COVID, Bretton Woods, and Industrial Revolution 4.0

Bottom Line: We will not return to Normal. I think that what’s coming, after the West’s self-inflicted shut down in response to something less impactful than the Flu Season of 2018-2019, will be a new normal potentially every bit as tough as the Great Depression of the 1930s and World War II.

That said, this is worth analysis and history.

International Strategist Peter Zeihan in his phenomenal tome, The Accidental Superpower summarizes: 1 July 1944, 730 delegates from the 44 Allied Nations and their respective colonial outposts met in Bretton Woods, New Hampshire. Their mission was nothing less than to decide the fate of the post-war world. On the eve of the conference, all delegates knew the upper hand the Americans possessed. At this point, the United States ran the allied side of the war. Everything from Sicily to Saipan was in essence an American effort fought with American equipment, American fuel, and in terms on Manpower, the fronts were largely American efforts.

Read Peter Zeihan for the fascinating specifics but two things came from Bretton Woods. First was the American declaration that we were not going to establish a Pax Americana. With that declaration, the other delegates could have been knocked over by a feather. Many of our Allies would not have been this charitable had they held the upper hand. The second was equally surprising as the United States opened up its markets to the allies, and even the defeated nations of Germany and Japan, after World War II ended. To support that, the United States promised to use its immense Naval capabilities to protect ALL merchant shipping, not just US flagged shipping.

As Colin Powell said in a speech, the only thing the US asked for at the end of World War II was enough land to bury our dead Soldiers, Sailors, Marines and Airmen who fought for liberty.

The results, 70 years after Bretton Woods, are surprising in spite of the statistical immensity of the US negative trade deficits.

Back to Peter Zeihan again: At Bretton Woods in 1944, the United States produced one quarter of world GDP. It was the same in 2014. At Bretton Woods in 1944, the United States was responsible for 50% of defense outlays, roughly the same in 2014. At Bretton Woods, the United States commanded about half of naval tonnage, the same as 2014. At the time of Bretton Woods, the United States was the only country in the world that hadn’t had foreign boots on its soil in over a century, and that continues to today.

American Business and production produced a far less intrusive Pax that the world enjoyed, as opposed to an imperial Pax Americana.

That engine is now in quarantine. Too many small to medium businesses – perhaps a number of large ones – will not reopen their doors once COVID is ‘defeated.’ I put quotes around that because COVID is something all of us will eventually get. Then comes COVID 20.1, 22.4 and even 25.7. Are we shutting down for those as well?

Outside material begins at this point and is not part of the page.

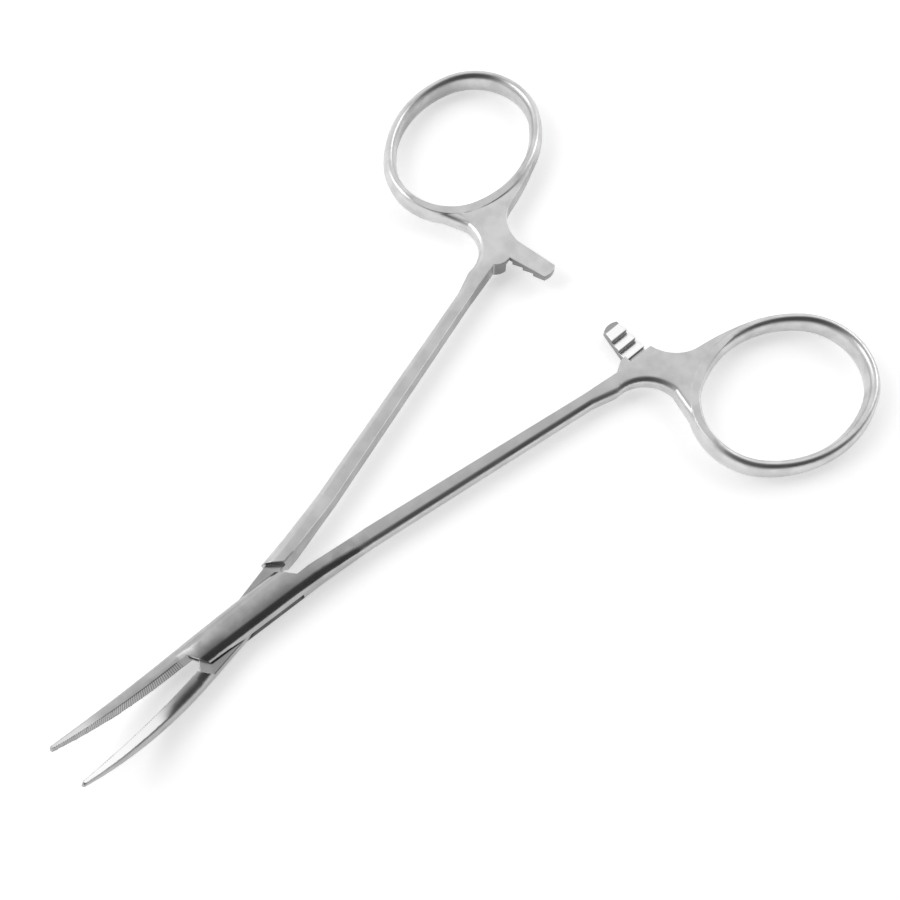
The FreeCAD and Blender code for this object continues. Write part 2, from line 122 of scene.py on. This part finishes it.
def vector_mix(tree, factor, low, high):
    node = add(tree, "ShaderNodeMix", data_type="VECTOR")
    tree.links.new(factor, node.inputs["Factor"])
    sockets = [socket for socket in node.inputs if socket.type == "VECTOR" and socket.enabled]
    tree.links.new(low, sockets[-2])
    tree.links.new(high, sockets[-1])
    return [socket for socket in node.outputs if socket.enabled][0]


def split(tree, vector):
    node = add(tree, "ShaderNodeSeparateXYZ")
    tree.links.new(vector, node.inputs["Vector"])
    return node.outputs["X"], node.outputs["Y"], node.outputs["Z"]


def dot(tree, first, second):
    node = add(tree, "ShaderNodeVectorMath", operation="DOT_PRODUCT")
    tree.links.new(first, node.inputs[0])
    tree.links.new(second, node.inputs[1])
    return node.outputs["Value"]


def turned_normal(tree, normal, source, target):
    """A normal carried over from world to object space or back."""
    node = add(tree, "ShaderNodeVectorTransform", vector_type="NORMAL",
               convert_from=source, convert_to=target)
    tree.links.new(normal, node.inputs["Vector"])
    return node.outputs["Vector"]


def bump(tree, height, distance, strength):
    node = add(tree, "ShaderNodeBump")
    node.inputs["Distance"].default_value = distance
    feed(tree, node.inputs["Strength"], strength)
    tree.links.new(height, node.inputs["Height"])
    return node


def ramp(tree, source, stops):
    """A colour ramp from a list of (place, grey level)."""
    node = add(tree, "ShaderNodeValToRGB")
    elements = node.color_ramp.elements
    while len(elements) < len(stops):
        elements.new(0.5)
    for element, (place, grey) in zip(elements, stops):
        element.position = place
        element.color = (grey, grey, grey, 1.0)
    tree.links.new(source, node.inputs["Fac"])
    return node.outputs["Color"]


def object_position(tree, scale=(1, 1, 1), turn=0.0):
    """Object coordinates, turned about Z and scaled."""
    place = add(tree, "ShaderNodeTexCoord")
    mapping = add(tree, "ShaderNodeMapping")
    mapping.inputs["Rotation"].default_value = (0, 0, turn)
    mapping.inputs["Scale"].default_value = scale
    tree.links.new(place.outputs["Object"], mapping.inputs["Vector"])
    return mapping.outputs["Vector"]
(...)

At any rate, we see hints of the next Great Depression beginning in China. One of the purposes of economic Depression / Recession is liquidation of debt and there is a lot of debt ranging from personal to corporate to national.

The United Kingdom suffered Economic Depression after what we call the French Indian wars. What followed was our first Great Awakening and the American Revolution. The thing that followed the American second Great Awakening was a field exercise called the Civil War. After our third Great Awakening came the Great Depression then the worldwide conflagration called World War II.

It is my theory that what comes after COVID will reduce that virus to a historical footnote. There is a curve of lethality associated to COVID but that is not the most important one.

I seriously hope we have one more Great Awakening but what follows in a world no longer framed by Bretton Woods? A world in which one already collapsing nation – China – has nuclear weapons? Another one of my theories is that what we call Industrial Revolution 4.0, and the convergence of cognitive and digital, will see introduction and use of weapons and warfare that will take the curve of lethality to even more exponential extremes. In my opinion, the most important Curve of Lethality, far worse than the COVID curve, will be T.N. Dupuy’s historical laydown on the number of men a man can kill in and hour. It ranges from 20 or so with swords, bows, and arrows, to hundreds with tanks and machine guns, and finally to millions with nuclear weapons. Industrial Revolution 4.0 will take that to even greater extremes as the 70-year economic boom of Bretton Woods dissolves in the wake of COVID. Yet, Industrial Rev 4.0 will not just be an exponential add-on to the curve of lethality. It will also be asymmetric.

Inman – Looking at Snow Covered Pikes Pike and wondering what kind of world my kids and grandkids will inherit after our international foolishness in facing COVID.

I’m currently working on my next book, God is Woke – particularly chapter two, the Domains of War in the Unseen Realms.